The National Anthem: England: “God Save the Queen” Thanks to the unusual way in which the United Kingdom goes about the business of nationality, England doesn’t have its own national anthem.  Land of Hope and Glory or Jerusalem are occasionally used in the sporting arena but – as is the case with football – the most common anthem used is that of the United Kingdom.  In many ways, it’s an ironic position to be in, as God Save the Queen – first definitively published in 1744 and made popular in London theatres at the height of the following year’s Jacobite Rising – features a number of verses added over the years to make it perfectly plain that in the view of the author, Scottish people are all savages and that England is the bestest ever.  According to the official website of the Royal Family, however, there are two official verses to the song, only one of which is typically performed.  Such is the flamboyant patriotism of the island race that it is hugely rare to find a Briton who knows the words to any other verse.  Unless, of course, they are particularly opposed to the Jacobite cause.

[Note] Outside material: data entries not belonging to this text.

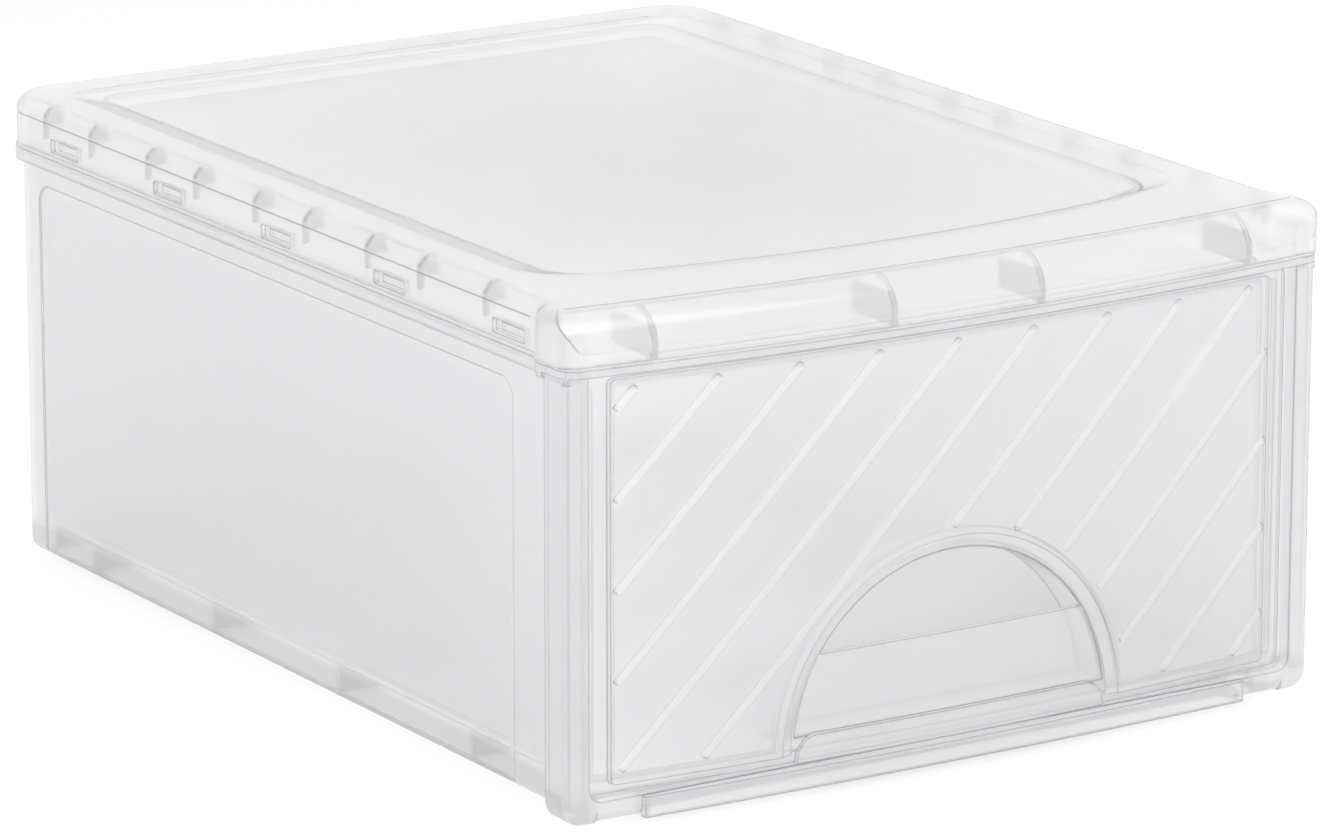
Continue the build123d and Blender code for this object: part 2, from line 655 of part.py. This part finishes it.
with BuildPart() as drawer:
    add(flange.part)
    add(raised_panel.part)
    add(tray.part)
    add(panel_hollow.part, mode=Mode.SUBTRACT)

    # half-round cup behind the face
    cup_back = FACE_FRONT + PULL_DEPTH
    with BuildSketch(Plane.XZ.offset(-cup_back - TRAY_WALL)):
        with Locations((0, PULL_Z)):
            Circle(PULL_INNER + FACE_WALL)
        with Locations((0, TRAY_BOTTOM - 2 * PULL_OUTER)):
            Rectangle(4 * PULL_OUTER, 4 * PULL_OUTER, mode=Mode.SUBTRACT)
    extrude(amount=PULL_DEPTH + TRAY_WALL - FACE_STEP - FACE_WALL / 2)
    with BuildSketch(Plane.XZ.offset(-cup_back)):
        with Locations((0, PULL_Z)):
            Circle(PULL_INNER)
        with Locations((0, PULL_FLOOR - 2 * PULL_OUTER)):
            Rectangle(4 * PULL_OUTER, 4 * PULL_OUTER, mode=Mode.SUBTRACT)
    extrude(amount=PULL_DEPTH + OVERSHOOT, mode=Mode.SUBTRACT)

    # finger plate over the lower part of the cup, with a thicker foot
    add(finger_plate.part)
    add(plate_lip.part)

    # diagonal ridges with rounded ends
    for start, end, rise in ridge_spans():
        middle = (start + end) / 2
        path_points = [
            (x, bowed(x, FACE_FRONT, FACE_BOW) + RIDGE_SINK, x + rise)
            for x in (start, middle, end)
        ]
        with BuildLine() as path:
            ThreePointArc(*path_points)
        with BuildSketch(Plane(origin=path_points[0], z_dir=path.line % 0)):
            Circle(RIDGE_RADIUS)
        sweep(path=path.line)
        with Locations(path_points[0], path_points[-1]):
            Sphere(RIDGE_RADIUS)

drawer.part.label = "drawer"
export_step(drawer.part, "parts/drawer.step")
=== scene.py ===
import math

import bpy
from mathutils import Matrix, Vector


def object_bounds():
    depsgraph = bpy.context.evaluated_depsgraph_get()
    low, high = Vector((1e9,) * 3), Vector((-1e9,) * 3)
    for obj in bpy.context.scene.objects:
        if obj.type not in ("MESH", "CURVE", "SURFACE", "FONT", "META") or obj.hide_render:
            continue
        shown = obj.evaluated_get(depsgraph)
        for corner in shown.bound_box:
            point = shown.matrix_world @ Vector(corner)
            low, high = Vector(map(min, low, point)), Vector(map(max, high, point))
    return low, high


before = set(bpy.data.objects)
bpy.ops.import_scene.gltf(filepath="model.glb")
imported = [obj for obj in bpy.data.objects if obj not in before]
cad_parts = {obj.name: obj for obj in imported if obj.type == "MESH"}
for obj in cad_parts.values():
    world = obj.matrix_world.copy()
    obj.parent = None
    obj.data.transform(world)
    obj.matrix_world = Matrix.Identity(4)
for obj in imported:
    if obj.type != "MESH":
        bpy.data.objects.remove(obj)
CAD_LOW, CAD_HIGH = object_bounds()

# ---- plastic ---------------------------------------------------------------
SHADE = 0.995           # share of light left by each face crossed on the way to something else
BEND = 1.12             # index of the see-through part: near things stay put, far ones blur
POLISH = 1.45           # index of the satin skin
HAZE = 0.28             # roughness of the see-through part
SKIN = 0.7              # weight of the satin skin
DENSITY = 4.0           # absorption per metre of plastic
DENSITY_TINT = (0.50, 0.50, 0.52)
EDGE_WIDTH = 0.0007     # how far from a crease the painted shade reaches
EDGE_SAMPLES = 4
# painted shade of creases and of the lid's painted lines
PAINTED_LINE_SHADE = (0.30, 0.30, 0.32)
EDGE_TURN = (0.9994, 0.975)    # cosine of the turn at which the painted crease shade starts and ends to show
GRAZING = (0.78, 0.90)  # range of grazing views over which painted shade darkens the plastic
GRAZING_SHADE_TONE = (0.62, 0.62, 0.64)
DRAWER_SHADE_RANGE = (-0.13, 0.13)     # painted shade: the drawer grows slightly darker from left to right
DRAWER_SHADE_SHARE = 0.93
CLOUD_SCALE = 9.0       # slow clouding left by the melt front
CLOUD_DETAIL = 3.0
CLOUD_DISTORTION = 0.4
CLOUD_TINT = 0.99       # darkest clouds of the see-through and of the milky share
CLOUD_WHITE = 0.995
CLOUD_MILK = (0.9, 1.1)
GRAIN_SCALE = 1400.0    # satin grain of the mould
GRAIN_DETAIL = 2.0
GRAIN_STRENGTH = 0.02
GRAIN_DEPTH = 0.0002
RUB_SCALE = 26.0        # rubbed, glossier patches
RUB_DETAIL = 5.0
RUB_RANGE = (-0.03, 0.04)
NOISE_MIDDLE = (0.3, 0.7)      # the part of a noise that is spread over a range
HALF = 0.5

# colours of the see-through share and of the milky share, milk and roughness; the housing's colours are
# dimmed as painted shade, the drawer's a little, and the lid's are the lightest
LID = {"colour": (1.0, 1.0, 1.0), "white": (0.985, 0.985, 0.99), "milk": 0.27, "gloss": 0.12}
# painted shade: the housing's colours are darker than the lid's
HOUSING = {"colour": (0.95, 0.95, 0.958), "white": (0.88, 0.88, 0.893), "milk": 0.28, "gloss": 0.12}
DRAWER = {"colour": (0.98, 0.98, 0.988), "white": (0.955, 0.955, 0.965), "milk": 0.28, "gloss": 0.14}

# ridges of the drawer front: rise of the middle one (z - x), their spacing, half width
RIDGE_RISE = 0.0824
RIDGE_PITCH = 0.0303
RIDGE_HALF = 0.0016
RIDGE_SOFT = (1.2, 0.8) # soft edge of a ridge, as shares of its half width
RIDGE_BACK = -0.185     # the drawer front lies in front of this y
RIDGE_HIGHLIGHT_MILK = 0.30       # extra milk on the ridges: a painted highlight that lightens them
CUP_CENTRE = 0.010      # height of the centre of the half-round cup pull
CUP_CLEAR = 0.0705      # no ridges within this radius
RIDGE_SIDE = 0.128      # nor beyond this half width
RIDGE_SPAN = (0.0165, 0.1425)  # nor outside these heights

# painted shade lines on the optical edges of the lid: foot of its side rounding, top of its front
# rounding
CREST_HEIGHT = (0.1640, 0.1646)
CREST_SIDE = 0.1448
CREST_STOP = -0.164     # the side line ends here, where the lid widens
CREST_BOW = 0.43        # bow of the front edge, per metre
CREST_FRONT = -0.2009
CREST_BACK = (0.0114, 0.0120)
CREST_END = 0.143
CREST_SHADE_WEIGHT = 0.8

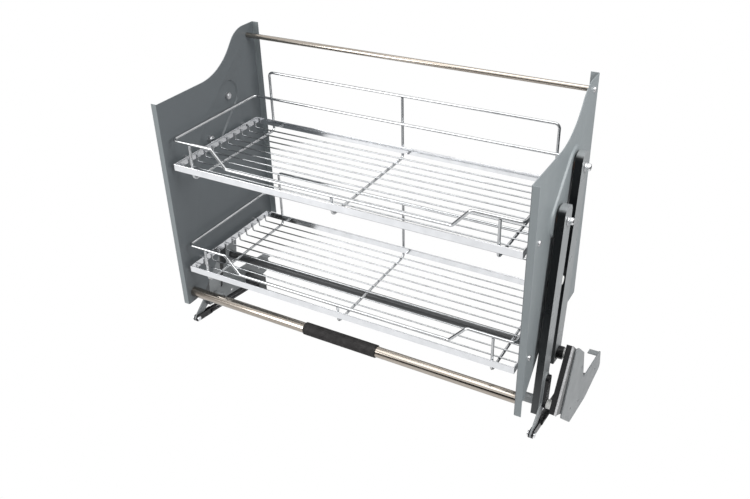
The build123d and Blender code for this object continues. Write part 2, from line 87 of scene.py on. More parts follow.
# Camera, fitted to the straight edges of the photographed object
camera = {
    "place": (0.6467, -0.9596, 0.9071),
    "looks": (-0.43265, 0.73846, -0.51719),
    "right": (0.87000, 0.49243, -0.02467),
    "lens": 40.48,
    "sensor": 36.0,
    "sees": (0.01, 50),  # nearest and furthest, in metres
}


def makeCamera():
    data = bpy.data.cameras.new("camera")
    data.lens = camera["lens"]
    data.sensor_width = camera["sensor"]
    data.clip_start, data.clip_end = camera["sees"]
    looks = Vector(camera["looks"]).normalized()
    right = Vector(camera["right"])
    right = (right - looks * right.dot(looks)).normalized()
    up = right.cross(looks)
    turn = Matrix((right, up, -looks)).transposed().to_4x4()
    view = bpy.data.objects.new("camera", data)
    view.matrix_world = Matrix.Translation(camera["place"]) @ turn
    bpy.context.scene.collection.objects.link(view)
    bpy.context.scene.camera = view


makeCamera()
bpy.context.scene.view_settings.view_transform = "Standard"
print("camera placed")


# Shader maths written as expressions on sockets
class Value:
    def __init__(self, shader, socket):
        self.shader = shader
        self.socket = socket

    def math(self, operation, *others):
        return self.shader.node("ShaderNodeMath", {"operation": operation}, dict(enumerate((self, *others))))

    def __add__(self, other):
        return self.math("ADD", other)

    def __radd__(self, other):
        return self.math("ADD", other)

    def __mul__(self, other):
        return self.math("MULTIPLY", other)

    def __rmul__(self, other):
        return self.math("MULTIPLY", other)


class Shader:
    def __init__(self, owner, surface="Principled BSDF"):
        # owner is a material or the world
        owner.use_nodes = True
        self.owner = owner
        self.tree = owner.node_tree
        self.surface = self.tree.nodes[surface]

    def node(self, kind, settings=None, inputs=None, output=0):
        made = self.tree.nodes.new(kind)
        for key, value in (settings or {}).items():
            setattr(made, key, value)
        for key, value in (inputs or {}).items():
            self.feed(made.inputs[key], value)
        return Value(self, made.outputs[output])

    def feed(self, socket, value):
        if isinstance(value, Value):
            value = value.socket
        if isinstance(value, bpy.types.NodeSocket):
            self.tree.links.new(value, socket)
        else:
            socket.default_value = value

    def set(self, **values):
        for key, value in values.items():
            self.feed(self.surface.inputs[key.replace("_", " ")], value)

    def place(self, stretch=(1, 1, 1)):
        where = self.node("ShaderNodeTexCoord", output="Object")
        return self.node("ShaderNodeMapping", {}, {"Vector": where, "Scale": stretch})

    def axis(self, coordinate, letter):
        where = self.node("ShaderNodeTexCoord", output=coordinate)
        return self.node("ShaderNodeSeparateXYZ", {}, {"Vector": where}, output=letter)

    def cloud(self, scale, detail=3.0, stretch=(1, 1, 1)):
        inputs = {"Vector": self.place(stretch), "Scale": scale, "Detail": detail}
        return self.node("ShaderNodeTexNoise", {}, inputs)

    def span(self, value, low=0.0, high=1.0, start=0.3, stop=0.7):
        # start and stop are where most of a noise texture's values lie
        inputs = {"Value": value, "From Min": start, "From Max": stop, "To Min": low, "To Max": high}
        return self.node("ShaderNodeMapRange", {}, inputs)

    def blend(self, factor, first, second):
        # sockets 6 and 7 are the two colours of a Mix node, and output 2 is its colour
        colours = [colour if isinstance(colour, Value) else (*colour, 1) for colour in (first, second)]
        inputs = {0: factor, 6: colours[0], 7: colours[1]}
        return self.node("ShaderNodeMix", {"data_type": "RGBA"}, inputs, output=2)

    def bump(self, height, strength, distance):
        inputs = {"Height": height, "Strength": strength, "Distance": distance}
        self.set(Normal=self.node("ShaderNodeBump", {}, inputs))

    def show(self, rays, shown, end):
        # the rays given see shown in place of the surface
        mixed = self.node("ShaderNodeMixShader", {}, {0: rays, 1: self.surface.outputs[0], 2: shown})
        self.feed(self.tree.nodes[end].inputs[0], mixed)


def newFinish(name):
    return Shader(bpy.data.materials.new(name))


# Paint has broad patches, a fine speckle and a slight ripple
paintGrain = {
    "patches": 9.0, "speckle": 1400.0, "ripple": 260.0, "uneven": 40.0,
    "patchShare": 0.65, "speckleShare": 0.35, "speckleHeight": 0.6, "rippleHeight": 0.4,
    "smoother": 0.04, "rougher": 0.05, "depth": 0.0003,
}
# painted shade: the panel faces turned inward, towards the shelves, are painted darker
panelPaintedShade = {"paintedShadeFaces": -0.1}  # metres from the middle times how far the face looks outward
# painted dark reflection: the arms' front faces are painted near-black, most of all near the top
armPaintedReflection = {"startsFacing": -0.55, "facesFront": -0.85, "low": -0.04, "high": 0.16, "lowShare": 0.78}


def newPaint(name, light, dark, rough, gloss, relief, speckled=True):
    paint = newFinish(name)
    shade = paint.span(paint.cloud(paintGrain["patches"], 2.0))
    speckle = paint.cloud(paintGrain["speckle"], 2.0)
    if speckled:
        shade = shade * paintGrain["patchShare"] + paint.span(speckle, 0.0, paintGrain["speckleShare"])
    uneven = paint.cloud(paintGrain["uneven"])
    paint.set(Roughness=paint.span(uneven, rough - paintGrain["smoother"], rough + paintGrain["rougher"]))
    paint.set(Metallic=0.0, Specular_IOR_Level=gloss)
    ripple = paint.cloud(paintGrain["ripple"], 2.0)
    height = speckle * paintGrain["speckleHeight"] + ripple * paintGrain["rippleHeight"]
    paint.bump(height, strength=relief, distance=paintGrain["depth"])
    return paint, paint.blend(shade, light, dark)


def powderPaint(name, light, dark, rough):
    paint, colour = newPaint(name, light, dark, rough, gloss=0.5, relief=0.12)
    paint.set(Base_Color=colour)
    return paint.owner


def panelEnamelWithShade(name, light, dark, inside, rough):
    # the faces turned to the shelves are painted darker: painted shade for the shade the shelves cast
    paint, colour = newPaint(name, light, dark, rough, gloss=0.45, relief=0.12)
    outward = paint.axis("Object", "X") * paint.axis("Normal", "X")
    paintedShadeFaces = outward.math("LESS_THAN", panelPaintedShade["paintedShadeFaces"])
    paint.set(Base_Color=paint.blend(paintedShadeFaces, colour, inside))
    return paint.owner


def armEnamelWithDarkReflection(name, light, dark, front, rough):
    # front faces take a painted dark reflection: they are painted darker, most of all near the top
    paint, colour = newPaint(name, light, dark, rough, gloss=0.3, relief=0.10, speckled=False)
    ahead = paint.axis("Normal", "Y")
    paintedReflection = paint.span(ahead, start=armPaintedReflection["startsFacing"], stop=armPaintedReflection["facesFront"])
    height = paint.axis("Object", "Z")
    rise = paint.span(height, armPaintedReflection["lowShare"], start=armPaintedReflection["low"], stop=armPaintedReflection["high"])
    paint.set(Base_Color=paint.blend(paintedReflection * rise, colour, front))
    return paint.owner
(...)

The British Press Will Say: Take the worst thing you could possibly think of anyone saying, multiply it by seven, and you can more or less guarantee that it will either by said by, to or about a member of the England squad over the next couple of weeks or so by a British journalist, somewhere or other. Escaping this din is best achieved by placing a metal bucket over your head and beating it continually (and at a high tempo) with a wooden spoon.